10. Dwyane Wade, Miami (38.7 WARP/$40.6 million)
9. Kevin Love, Minnesota (30.6 WARP/$42.0 million)
8. Eric Gordon, L.A. Clippers (33.9 WARP/$51.4 million)
7. Stephen Curry, Golden State (29.6 WARP/$52.3 million)

Guys just a step below the top building blocks in the league. Wade is, in practice, far and away the NBA's top second option--though obviously he's really a No. 1 in a unique partnership. Gordon, meanwhile, has a chance to usurp that title at some point in the future. I've been hesitant to promote him quite this high because Gordon developed so quickly this season, but SCHOENE is ready to make that leap while incorporating his first two NBA seasons, which were less impressive.

Monta Ellis came out as surprisingly valuable earlier. Still, if the Warriors decide to keep only one of their undersized, defensively challenged guards, there is no doubt it should be Curry.
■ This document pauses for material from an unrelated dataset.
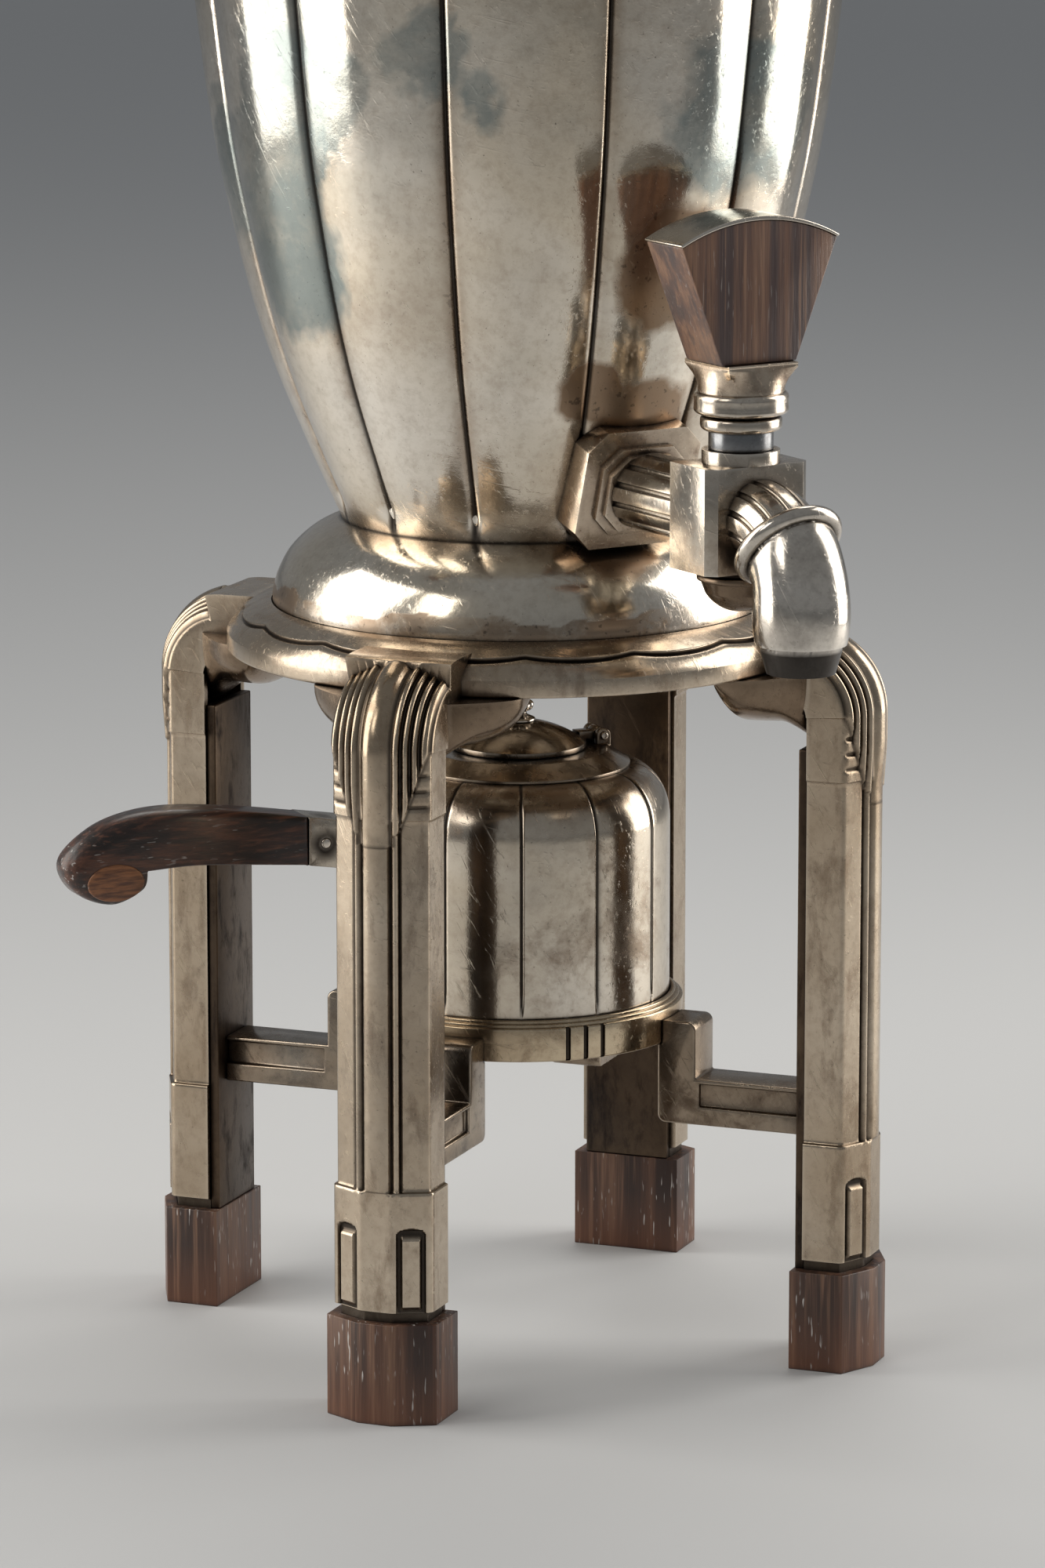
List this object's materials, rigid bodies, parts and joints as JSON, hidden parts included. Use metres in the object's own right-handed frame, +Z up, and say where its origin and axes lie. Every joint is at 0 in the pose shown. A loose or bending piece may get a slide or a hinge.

6. Blake Griffin, L.A. Clippers (35.5 WARP/$60.5 million)
5. LeBron James, Miami (47.4 WARP/$61.2 million)
4. Dwight Howard, Orlando (51.1 WARP/$62.4 million)
3. Russell Westbrook, Oklahoma City (40.0 WARP/$64.9 million)
2. Derrick Rose, Chicago (41.9 WARP/$67.2 million)
1. Kevin Durant, Oklahoma City (47.1 WARP/$70.5 million)

There are six guys in the NBA who stand out as far more valuable than anyone else. Each is expected to provide a premium equivalent to an entire team payroll over the next three-plus years. As mentioned earlier, the WARP projections aren't quite sophisticated enough to separate them, but they do tell us that Westbrook belongs among Simmons' top five. That's a scary proposition, because it means the Thunder not only has two of these guys but also the league's 13th most valuable player in Ibaka. Oklahoma City still has to figure out what other pieces will go around those three players, but they have the potential to be every bit as good as Miami's trio.